Starting at the top of the records, output every line through the one that contains "and worn spots.", keeping each exactly as it appears.

--- BEGIN WORKING DATA ---

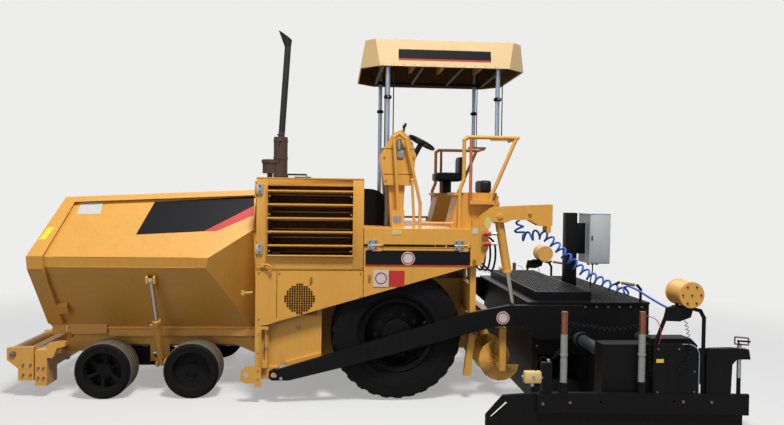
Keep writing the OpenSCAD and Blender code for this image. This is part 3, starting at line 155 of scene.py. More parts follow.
def weathered(
    name,
    colour,
    dust,
    wear,
    rough,
    metal=0.0,
    dusty=0.5,
    wear_share=0.3,
    low_dirt=0.5,
    soot_above=None,
    sheen=0.4,
):
    """A surface whose colour drifts, with dust where it faces up, dirt low down and worn spots.

    dusty, wear_share and low_dirt say how much of each there is, from 0 to 1.
    """
    material, tree = new_material(name)
    place = add_node(tree, "ShaderNodeTexCoord")
    where = (place, "Object")
    shape = add_node(tree, "ShaderNodeNewGeometry")
    # Broad fading, about half a metre across
    drift = add_node(tree, "ShaderNodeTexNoise", {"Vector": where, "Scale": 2.2, "Detail": 4.0})
    tones = {"Factor": (drift, "Fac"), "A": linear(colour, 0.88), "B": linear(colour, 1.1)}
    faded = add_node(tree, "ShaderNodeMix", tones, data_type="RGBA")
    # Rain streaks: noise drawn out along the height, about 40 mm apart
    stretch = add_node(tree, "ShaderNodeMapping", {"Vector": where, "Scale": (26.0, 26.0, 1.6)})
    runs = add_node(tree, "ShaderNodeTexNoise", {"Vector": (stretch, "Vector"), "Scale": 1.0, "Detail": 5.0})
    streak_range = {"Value": (runs, "Fac"), "From Min": 0.5, "From Max": 0.78, "To Max": 0.12}
    streak_mask = add_node(tree, "ShaderNodeMapRange", streak_range)
    tones = {"Factor": (streak_mask, "Result"), "A": (faded, "Result"), "B": linear(wear)}
    streaked = add_node(tree, "ShaderNodeMix", tones, data_type="RGBA")
    # Dust lies on what faces up, in patches about 60 mm across
    split = add_node(tree, "ShaderNodeSeparateXYZ", {"Vector": (shape, "Normal")})
    grit = {"Vector": where, "Scale": 16.0, "Detail": 8.0, "Roughness": 0.65}
    grain = add_node(tree, "ShaderNodeTexNoise", grit)
    up = add_node(tree, "ShaderNodeMapRange", {"Value": (split, "Z"), "From Min": 0.15, "From Max": 1.0})
    lying = add_node(tree, "ShaderNodeMath", {0: (up, "Result"), 1: (grain, "Fac")}, operation="MULTIPLY")
    # Dirt thickens toward the ground
    height = add_node(tree, "ShaderNodeSeparateXYZ", {"Vector": where})
    low_range = {"Value": (height, "Z"), "From Min": 1.1, "From Max": 0.05, "To Max": low_dirt}
    low = add_node(tree, "ShaderNodeMapRange", low_range)
    splashed = add_node(tree, "ShaderNodeMath", {0: (low, "Result"), 1: (grain, "Fac")}, operation="MULTIPLY")
    parts = {0: (lying, "Value"), 1: dusty, 2: (splashed, "Value")}
    dust_sum = add_node(tree, "ShaderNodeMath", parts, operation="MULTIPLY_ADD", use_clamp=True)
    tones = {"Factor": (dust_sum, "Value"), "A": (streaked, "Result"), "B": linear(dust)}
    dusted = add_node(tree, "ShaderNodeMix", tones, data_type="RGBA")
    # Chips and scuffs a few millimetres to a few centimetres across
    flakes = {"Vector": where, "Scale": 38.0, "Detail": 12.0, "Roughness": 0.72}
    chips = add_node(tree, "ShaderNodeTexNoise", flakes)
    chip_edge = 0.72 - 0.2 * wear_share
    chip_range = {"Value": (chips, "Fac"), "From Min": chip_edge, "From Max": chip_edge + 0.03}
    chip_mask = add_node(tree, "ShaderNodeMapRange", chip_range)
    tones = {"Factor": (chip_mask, "Result"), "A": (dusted, "Result"), "B": linear(wear)}
    worn = add_node(tree, "ShaderNodeMix", tones, data_type="RGBA")
    if soot_above is not None:
        # Soot on a hot pipe, from a height up
        soot_range = {"Value": (height, "Z"), "From Min": soot_above, "From Max": soot_above + 0.03}
        sooty = add_node(tree, "ShaderNodeMapRange", soot_range)
        tones = {"Factor": (sooty, "Result"), "A": (worn, "Result"), "B": linear("#141314")}
        worn = add_node(tree, "ShaderNodeMix", tones, data_type="RGBA")
    rough_range = {"Value": (dust_sum, "Value"), "To Min": rough, "To Max": min(1.0, rough + 0.35)}
    roughness = add_node(tree, "ShaderNodeMapRange", rough_range)
    # The skin of the paint, about 4 mm across, drawn coarser than the real one so that it shows
    skin = add_node(tree, "ShaderNodeTexNoise", {"Vector": where, "Scale": 240.0, "Detail": 3.0})
    relief = add_node(tree, "ShaderNodeBump", {"Height": (skin, "Fac"), "Strength": 0.12, "Distance": 0.002})
    pits = {"Height": (chip_mask, "Result"), "Normal": (relief, "Normal")}
    chipped = add_node(tree, "ShaderNodeBump", {**pits, "Strength": 0.25, "Distance": 0.002}, invert=True)
    shader_sockets = {
        "Base Color": (worn, "Result"),
        "Metallic": metal,
        "Roughness": (roughness, "Result"),
        "Normal": (chipped, "Normal"),
        "Specular IOR Level": sheen,
    }
    close_material(tree, shader_sockets)
    return material


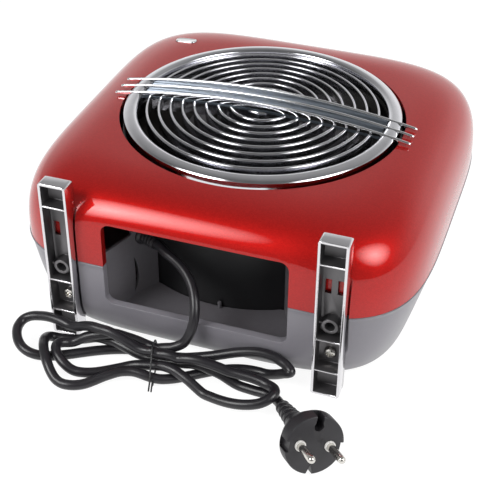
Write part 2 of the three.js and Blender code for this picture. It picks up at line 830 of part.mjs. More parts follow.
function footSolid(side) {
  const half = footWidth / 2;
  const outline = new THREE.Shape();
  outline.moveTo(soleY, 0);
  outline.lineTo(footInnerY, 0);
  outline.lineTo(footInnerY, footLength - footTipChamfer);
  outline.lineTo(footInnerY - footTipChamfer, footLength);
  outline.lineTo(soleY, footLength);
  const block = extruded(outline, footWidth);
  block.applyMatrix4(new THREE.Matrix4().set(0, 0, 1, -half, 1, 0, 0, 0, 0, 1, 0, 0, 0, 0, 0, 1));
  let foot = solid(block);
  const stops = [0, ...[...footRibZs].reverse(), footLength];
  for (let k = 0; k + 1 < stops.length; k += 1) {
    const low = k === 0 ? footWall : stops[k] + footRibWall / 2;
    const high = k + 2 === stops.length ? footLength - footWall : stops[k + 1] - footRibWall / 2;
    const inner = half - footWall;
    foot = foot.subtract(solid(box([-inner, soleY - overrun, low], [inner, footInnerY - footWebWall, high])));
  }
  const bossTopY = footInnerY - footWebWall - footBossHeight;
  const bossBar = box([-half + footWall / 2, bossTopY + footBossHeight / 3, footBossZ - footRibWall / 2],
    [half - footWall / 2, footInnerY - footWebWall / 2, footBossZ + footRibWall / 2]);
  const boss = new THREE.CylinderGeometry(footBossRadius, footBossRadius, footBossHeight + footWebWall / 2, 14);
  boss.translate(0, bossTopY + (footBossHeight + footWebWall / 2) / 2, footBossZ);
  const bore = new THREE.CylinderGeometry(footBossBore, footBossBore, footHeight + overrun, 12);
  bore.translate(0, footInnerY - footHeight / 2, footBossZ);
  foot = cut(join(foot, solid(bossBar), solid(boss)), solid(bore));
  for (const slotSide of sides) {
    const middle = slotSide * footSlotOffset;
    foot = foot.subtract(solid(box([middle - footSlotWidth / 2, footInnerY - footWebWall - overrun, footSlotLowZ],
      [middle + footSlotWidth / 2, footInnerY + overrun, footSlotHighZ])));
  }
  const screwHole = new THREE.CylinderGeometry(screwShankRadius + screwHoleGap, screwShankRadius + screwHoleGap,
    footHeight, 8);
  screwHole.translate(0, footInnerY, footScrewZ);
  foot = foot.subtract(solid(screwHole));
  const geometry = geometryOf(foot);
  geometry.translate(side * footX, 0, 0);
  return geometry;
}

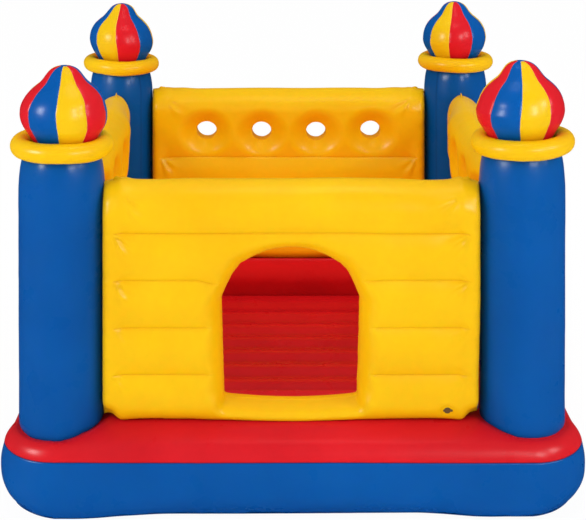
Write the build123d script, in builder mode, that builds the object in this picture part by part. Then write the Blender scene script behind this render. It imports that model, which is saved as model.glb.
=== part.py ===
"""Inflatable bounce house: four round corner towers with onion domes, four
air-tube walls, a square base ring and a ribbed bounce floor.

Frame: origin on the ground at the centre of the footprint, +Z up, the door
faces -Y, millimetres.
"""

import math
import os

from build123d import *

# ---------------------------------------------------------------- dimensions
SKIN = 1.5                 # modelled sheet thickness
GAP = 0.05                 # clearance between welded sheets

TOWER_PITCH = 692.5        # tower axes at (+-TOWER_PITCH, +-TOWER_PITCH)
TOWER_R = 128.0
TOWER_STRAIGHT_TOP = 945.0
TOWER_SHOULDER = (123.4, 985.0)
TOWER_TOP_R = 110.0
TOWER_TOP_Z = 1023.0

BASE_H = 240.0             # top of the base ring
BASE_CORNER_R = 182.5      # corner radius at the widest level, round the tower axis
BASE_INNER = 580.0         # half the opening that holds the bounce floor
BASE_INNER_R = 4.0
FLAT_EDGE = 134.0          # where the flat top starts to roll over, from the tower axis
SEAM_R, SEAM_Z = 174.8, 176.0    # top sheet to side band weld
FOOT_R = 152.0             # side band to bottom sheet weld

FLOOR_HALF = 577.0
FLOOR_CREASES = [58.5, 175.5, 292.5, 409.5]
FLOOR_CREST, FLOOR_CREASE, FLOOR_EDGE = 134.0, 117.0, 66.0

WALL_END = 554.0           # half length of a wall panel
WALL_TOP = 945.0
WALL_CREASE = 62.0         # half thickness at a crease
WALL_LOBE = 90.0           # half thickness at a tube's middle
CREASES_FRONT = [389.0, 528.0, 667.0, 806.0]
CREASES_WINDOW = [389.0, 528.0, 667.0]

DOOR_HALF = 204.0
DOOR_SILL, DOOR_SPRING, DOOR_TOP = 292.0, 596.0, 748.0

WINDOW_R = 39.0
WINDOW_Z = 771.0
WINDOW_X = [-340.5, -113.5, 113.5, 340.5]

COLLAR_R, COLLAR_TUBE, COLLAR_Z = 124.0, 29.5, 1051.0

GORES = 9
DOME_PROFILE = [           # radius, height
    (83.5, 1023.4), (82.5, 1036.0), (85.5, 1048.0), (92.0, 1062.0), (102.5, 1079.0),
    (112.0, 1094.0), (120.3, 1109.0), (126.0, 1124.0), (129.0, 1139.0), (129.2, 1152.0),
    (126.6, 1168.0), (121.3, 1184.0), (113.0, 1199.5), (100.8, 1214.6), (87.0, 1228.0),
    (73.0, 1241.0), (61.5, 1253.5), (51.5, 1265.5), (42.0, 1276.0), (28.5, 1286.5), (12.0, 1291.5),
]
TIP_R = 14.0

VALVE_FLANGE_R = 18.0
STEM_R = 10.0              # outside radius of a valve stem
STEM_LEN = 22.0
STEM_MOUTH_R, STEM_MOUTH_DEPTH = 8.0, 4.5
STEM_BORE_R = 7.0          # seat of a pump nozzle
STEM_HOLE_R = 10.6         # hole in the sheet that the stem slides through
CAP_R = 9.8

os.makedirs("parts", exist_ok=True)


def finish(builder, name):
    """Labels a finished part and writes its STEP file."""
    builder.part.label = name
    export_step(builder.part, f"parts/{name}.step")


def side_plane(azimuth, origin=(0, 0, 0)):
    """Vertical plane whose local x points outward at azimuth degrees from -Y
    towards +X, and whose local y is up."""
    a = math.radians(azimuth)
    return Plane(origin=origin, x_dir=(math.sin(a), -math.cos(a), 0),
                 z_dir=(-math.cos(a), -math.sin(a), 0))


def face_plane(azimuth, out=0.0, z=0.0):
    """Vertical plane facing outward at azimuth, out from the centre: local x
    runs along the wall, local y is up."""
    a = math.radians(azimuth)
    n = (math.sin(a), -math.cos(a), 0)
    return Plane(origin=(n[0] * out, n[1] * out, z),
                 x_dir=(math.cos(a), math.sin(a), 0), z_dir=n)


def circle_through(p, q, r):
    """Centre and radius of the circle through three points."""
    ax, ay, bx, by, cx, cy = *p, *q, *r
    d = 2 * (ax * (by - cy) + bx * (cy - ay) + cx * (ay - by))
    ux = ((ax * ax + ay * ay) * (by - cy) + (bx * bx + by * by) * (cy - ay)
          + (cx * cx + cy * cy) * (ay - by)) / d
    uy = ((ax * ax + ay * ay) * (cx - bx) + (bx * bx + by * by) * (ax - cx)
          + (cx * cx + cy * cy) * (bx - ax)) / d
    return (ux, uy), math.hypot(ax - ux, ay - uy)


def toward(centre, point, radius):
    d = math.hypot(point[0] - centre[0], point[1] - centre[1])
    return (centre[0] + (point[0] - centre[0]) * radius / d,
            centre[1] + (point[1] - centre[1]) * radius / d)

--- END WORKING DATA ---

**RESULT FOR THIS TASK:**
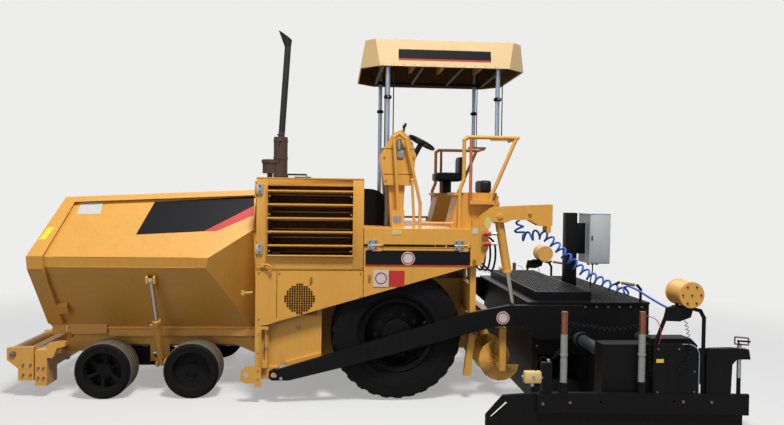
Keep writing the OpenSCAD and Blender code for this image. This is part 3, starting at line 155 of scene.py. More parts follow.
def weathered(
    name,
    colour,
    dust,
    wear,
    rough,
    metal=0.0,
    dusty=0.5,
    wear_share=0.3,
    low_dirt=0.5,
    soot_above=None,
    sheen=0.4,
):
    """A surface whose colour drifts, with dust where it faces up, dirt low down and worn spots.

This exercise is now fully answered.